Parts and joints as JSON
● ● ●

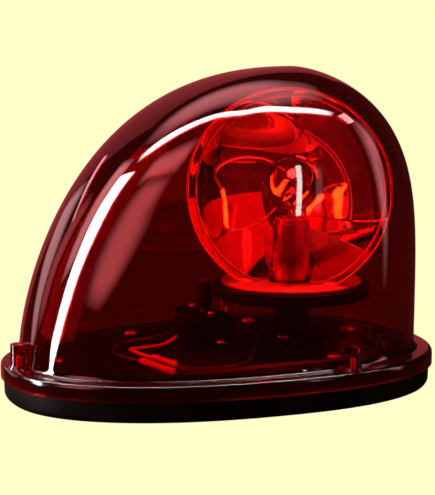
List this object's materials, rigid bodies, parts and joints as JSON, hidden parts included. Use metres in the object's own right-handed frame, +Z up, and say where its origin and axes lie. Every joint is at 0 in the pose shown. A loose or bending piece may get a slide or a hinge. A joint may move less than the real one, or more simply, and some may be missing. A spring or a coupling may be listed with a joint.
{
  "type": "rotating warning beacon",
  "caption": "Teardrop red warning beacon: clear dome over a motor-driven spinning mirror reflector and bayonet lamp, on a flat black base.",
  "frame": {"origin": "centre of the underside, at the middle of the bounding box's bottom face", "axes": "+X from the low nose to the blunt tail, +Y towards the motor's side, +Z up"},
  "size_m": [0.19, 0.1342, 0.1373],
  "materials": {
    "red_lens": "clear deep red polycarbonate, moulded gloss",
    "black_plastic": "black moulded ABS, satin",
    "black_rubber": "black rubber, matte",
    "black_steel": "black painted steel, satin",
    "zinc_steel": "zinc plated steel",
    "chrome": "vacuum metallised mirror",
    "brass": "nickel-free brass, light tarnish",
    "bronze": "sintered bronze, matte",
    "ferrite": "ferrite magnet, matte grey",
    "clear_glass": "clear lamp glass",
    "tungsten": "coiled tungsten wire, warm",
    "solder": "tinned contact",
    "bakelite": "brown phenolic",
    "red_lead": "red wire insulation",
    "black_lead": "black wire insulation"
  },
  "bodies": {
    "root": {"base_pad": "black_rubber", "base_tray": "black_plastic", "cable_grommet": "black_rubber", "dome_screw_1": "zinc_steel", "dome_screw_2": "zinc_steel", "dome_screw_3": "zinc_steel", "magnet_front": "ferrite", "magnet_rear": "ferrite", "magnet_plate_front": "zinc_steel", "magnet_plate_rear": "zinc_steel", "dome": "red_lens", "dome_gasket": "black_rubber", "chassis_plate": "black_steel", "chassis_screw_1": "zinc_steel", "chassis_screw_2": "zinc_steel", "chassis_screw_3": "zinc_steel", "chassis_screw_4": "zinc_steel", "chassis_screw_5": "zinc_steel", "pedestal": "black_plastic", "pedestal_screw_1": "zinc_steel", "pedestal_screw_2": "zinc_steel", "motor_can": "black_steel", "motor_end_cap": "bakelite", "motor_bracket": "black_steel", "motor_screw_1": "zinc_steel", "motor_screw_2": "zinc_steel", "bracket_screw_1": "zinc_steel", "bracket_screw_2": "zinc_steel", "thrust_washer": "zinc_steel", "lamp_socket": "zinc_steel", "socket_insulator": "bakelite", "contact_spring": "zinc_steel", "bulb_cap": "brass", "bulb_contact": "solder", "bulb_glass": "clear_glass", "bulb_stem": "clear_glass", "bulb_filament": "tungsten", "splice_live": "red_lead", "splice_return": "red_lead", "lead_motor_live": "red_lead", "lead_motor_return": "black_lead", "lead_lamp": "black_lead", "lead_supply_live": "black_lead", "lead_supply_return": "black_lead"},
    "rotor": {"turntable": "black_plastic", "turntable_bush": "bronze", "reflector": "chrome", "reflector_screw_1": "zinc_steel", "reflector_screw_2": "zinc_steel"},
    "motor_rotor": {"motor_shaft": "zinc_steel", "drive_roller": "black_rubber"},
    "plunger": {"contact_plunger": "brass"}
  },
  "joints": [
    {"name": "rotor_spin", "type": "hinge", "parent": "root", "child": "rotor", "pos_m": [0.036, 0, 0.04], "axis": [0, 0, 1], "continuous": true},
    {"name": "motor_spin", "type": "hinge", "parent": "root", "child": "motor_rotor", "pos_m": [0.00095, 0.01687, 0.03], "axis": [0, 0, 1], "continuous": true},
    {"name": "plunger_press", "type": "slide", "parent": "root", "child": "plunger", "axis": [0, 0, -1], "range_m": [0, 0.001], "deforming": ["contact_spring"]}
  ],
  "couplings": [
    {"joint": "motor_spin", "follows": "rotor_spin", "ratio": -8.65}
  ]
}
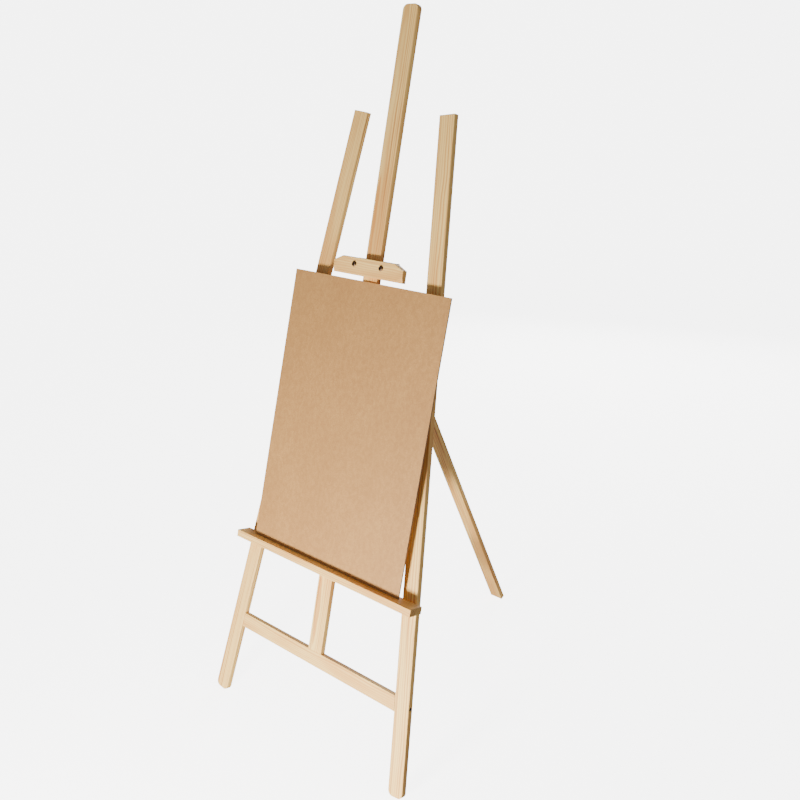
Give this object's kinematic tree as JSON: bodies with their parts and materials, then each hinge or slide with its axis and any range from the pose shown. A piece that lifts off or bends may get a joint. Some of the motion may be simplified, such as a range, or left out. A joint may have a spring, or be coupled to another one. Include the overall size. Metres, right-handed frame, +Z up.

● ● ●

### What needs to be done
Print the records once more, exactly as they were given.

### Task solution
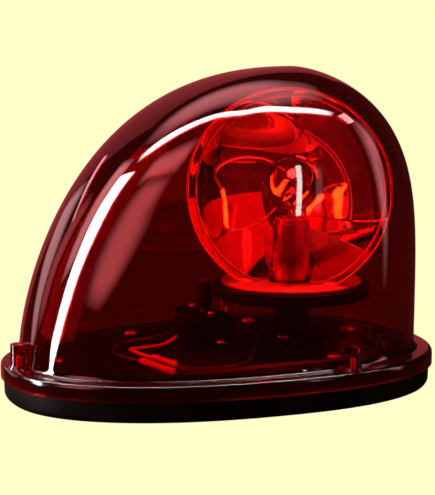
List this object's materials, rigid bodies, parts and joints as JSON, hidden parts included. Use metres in the object's own right-handed frame, +Z up, and say where its origin and axes lie. Every joint is at 0 in the pose shown. A loose or bending piece may get a slide or a hinge. A joint may move less than the real one, or more simply, and some may be missing. A spring or a coupling may be listed with a joint.
{
  "type": "rotating warning beacon",
  "caption": "Teardrop red warning beacon: clear dome over a motor-driven spinning mirror reflector and bayonet lamp, on a flat black base.",
  "frame": {"origin": "centre of the underside, at the middle of the bounding box's bottom face", "axes": "+X from the low nose to the blunt tail, +Y towards the motor's side, +Z up"},
  "size_m": [0.19, 0.1342, 0.1373],
  "materials": {
    "red_lens": "clear deep red polycarbonate, moulded gloss",
    "black_plastic": "black moulded ABS, satin",
    "black_rubber": "black rubber, matte",
    "black_steel": "black painted steel, satin",
    "zinc_steel": "zinc plated steel",
    "chrome": "vacuum metallised mirror",
    "brass": "nickel-free brass, light tarnish",
    "bronze": "sintered bronze, matte",
    "ferrite": "ferrite magnet, matte grey",
    "clear_glass": "clear lamp glass",
    "tungsten": "coiled tungsten wire, warm",
    "solder": "tinned contact",
    "bakelite": "brown phenolic",
    "red_lead": "red wire insulation",
    "black_lead": "black wire insulation"
  },
  "bodies": {
    "root": {"base_pad": "black_rubber", "base_tray": "black_plastic", "cable_grommet": "black_rubber", "dome_screw_1": "zinc_steel", "dome_screw_2": "zinc_steel", "dome_screw_3": "zinc_steel", "magnet_front": "ferrite", "magnet_rear": "ferrite", "magnet_plate_front": "zinc_steel", "magnet_plate_rear": "zinc_steel", "dome": "red_lens", "dome_gasket": "black_rubber", "chassis_plate": "black_steel", "chassis_screw_1": "zinc_steel", "chassis_screw_2": "zinc_steel", "chassis_screw_3": "zinc_steel", "chassis_screw_4": "zinc_steel", "chassis_screw_5": "zinc_steel", "pedestal": "black_plastic", "pedestal_screw_1": "zinc_steel", "pedestal_screw_2": "zinc_steel", "motor_can": "black_steel", "motor_end_cap": "bakelite", "motor_bracket": "black_steel", "motor_screw_1": "zinc_steel", "motor_screw_2": "zinc_steel", "bracket_screw_1": "zinc_steel", "bracket_screw_2": "zinc_steel", "thrust_washer": "zinc_steel", "lamp_socket": "zinc_steel", "socket_insulator": "bakelite", "contact_spring": "zinc_steel", "bulb_cap": "brass", "bulb_contact": "solder", "bulb_glass": "clear_glass", "bulb_stem": "clear_glass", "bulb_filament": "tungsten", "splice_live": "red_lead", "splice_return": "red_lead", "lead_motor_live": "red_lead", "lead_motor_return": "black_lead", "lead_lamp": "black_lead", "lead_supply_live": "black_lead", "lead_supply_return": "black_lead"},
    "rotor": {"turntable": "black_plastic", "turntable_bush": "bronze", "reflector": "chrome", "reflector_screw_1": "zinc_steel", "reflector_screw_2": "zinc_steel"},
    "motor_rotor": {"motor_shaft": "zinc_steel", "drive_roller": "black_rubber"},
    "plunger": {"contact_plunger": "brass"}
  },
  "joints": [
    {"name": "rotor_spin", "type": "hinge", "parent": "root", "child": "rotor", "pos_m": [0.036, 0, 0.04], "axis": [0, 0, 1], "continuous": true},
    {"name": "motor_spin", "type": "hinge", "parent": "root", "child": "motor_rotor", "pos_m": [0.00095, 0.01687, 0.03], "axis": [0, 0, 1], "continuous": true},
    {"name": "plunger_press", "type": "slide", "parent": "root", "child": "plunger", "axis": [0, 0, -1], "range_m": [0, 0.001], "deforming": ["contact_spring"]}
  ],
  "couplings": [
    {"joint": "motor_spin", "follows": "rotor_spin", "ratio": -8.65}
  ]
}
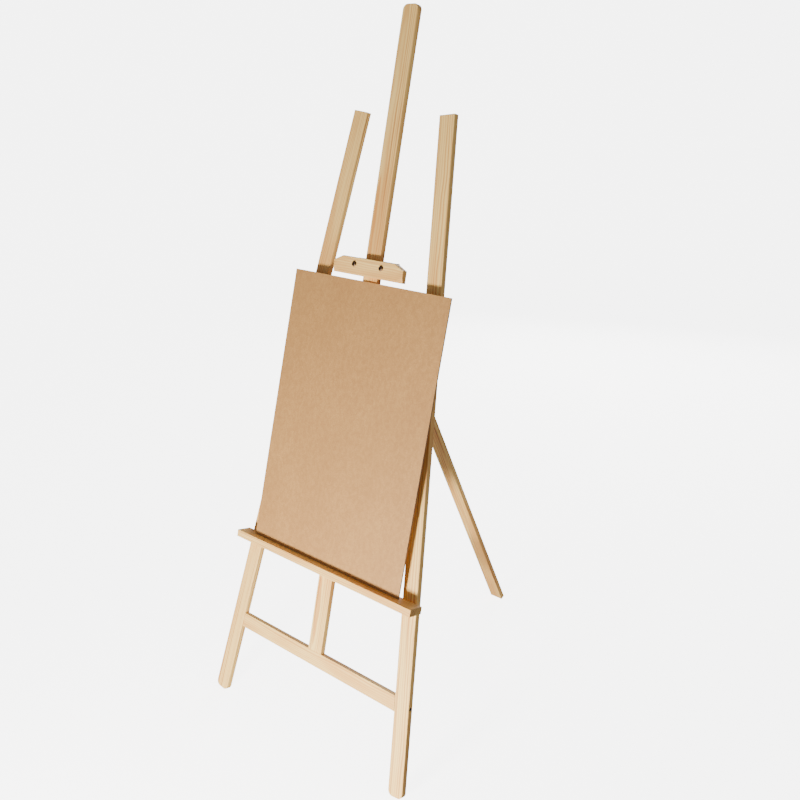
Give this object's kinematic tree as JSON: bodies with their parts and materials, then each hinge or slide with its axis and any range from the pose shown. A piece that lifts off or bends may get a joint. Some of the motion may be simplified, such as a range, or left out. A joint may have a spring, or be coupled to another one. Include the overall size. Metres, right-handed frame, +Z up.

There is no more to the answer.